When acquire() returns False, reschedule the webhook for time_until_available() seconds in the future rather than dropping it.

Operational Tooling and Self-Service

Build tools for both your operations team and customers. An admin dashboard should show queue depth, per-endpoint health scores, and enable manual retries or bulk replay. Customers need visibility into their webhook logs: what was sent, when, and whether it succeeded.

Consider automatic endpoint disabling after sustained failures (e.g., 100 consecutive failures).

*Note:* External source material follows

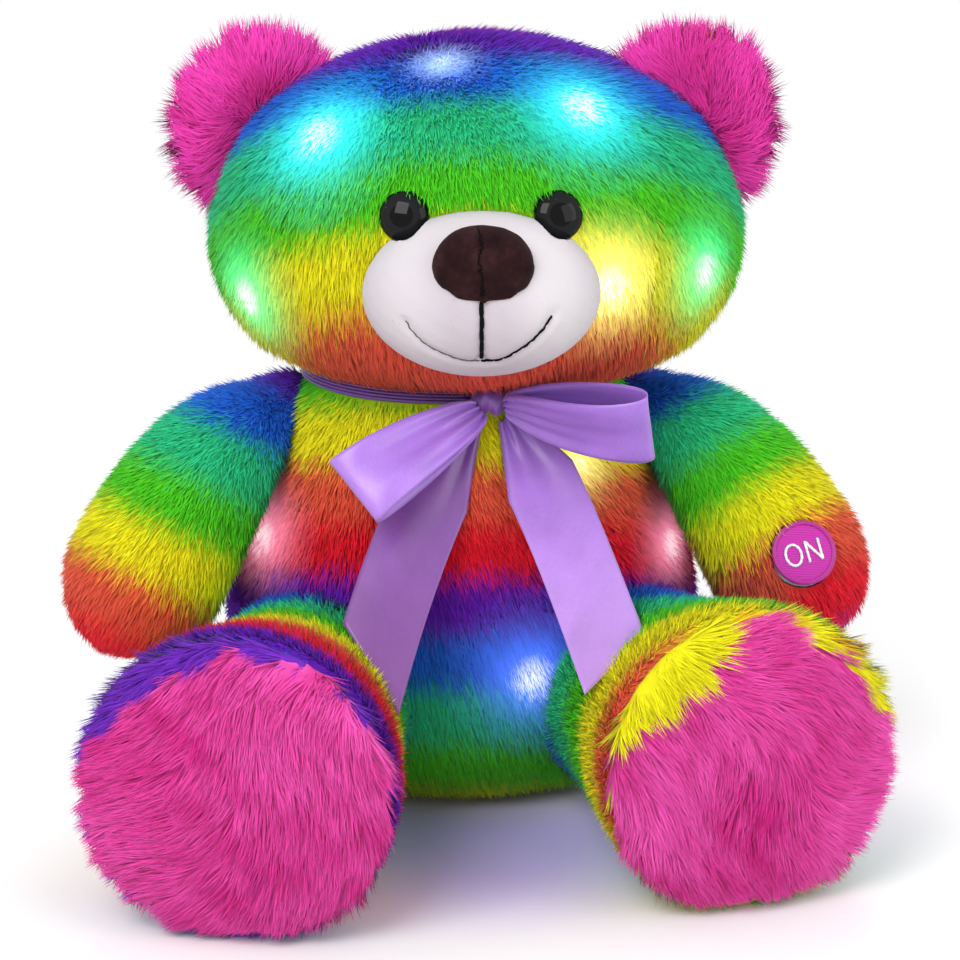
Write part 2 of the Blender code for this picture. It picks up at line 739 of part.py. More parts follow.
def bow_loop(side, sign, knot_place, root):
    """A teardrop of ribbon that starts and ends beside the knot."""
    length = LOOP_LENGTH[side]
    thickness = LOOP_THICKNESS[side]
    lean = Matrix.Rotation(sign * LOOP_LEAN[side], 4, "Y")
    forward = Matrix.Rotation(-sign * LOOP_FORWARD, 4, "Z")
    ahead = Matrix.Translation(-Y_WAY * LOOP_AHEAD)
    place = knot_place @ ahead @ lean @ forward @ Matrix.Diagonal((sign, 1, 1, 1))
    begin = LOOP_BEGIN_SHARE * KNOT_RADII[0]
    route = []
    widths = []
    for step in range(LOOP_POINTS):
        angle = LOOP_START + (2 * math.pi - 2 * LOOP_START) * step / (LOOP_POINTS - 1)
        far = (math.cos(LOOP_START) - math.cos(angle)) / (1 + math.cos(LOOP_START))
        side_way = math.sin(angle) * math.sin(angle / 2)
        route.append((Vector((begin + (length - begin) * far, thickness / 2 * side_way, 0)), Z_WAY))
        widths.append(RIBBON_WIDTH * (PINCHED_SHARE + (1 - PINCHED_SHARE) * math.sqrt(far)))
    ribbon("bow_loop_" + side, route, widths, place, "satin", root)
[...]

Send an email notification and require manual re-enablement to prevent wasting resources on abandoned integrations.

If building from scratch feels excessive, evaluate managed solutions: AWS EventBridge for AWS-native architectures, Svix for a dedicated webhook service, or Hookdeck for debugging and reliability features. These handle the infrastructure complexity while you focus on your core product.

The webhook system you build today becomes the foundation for every integration tomorrow. Invest in reliability upfront—your customers’ trust depends on it.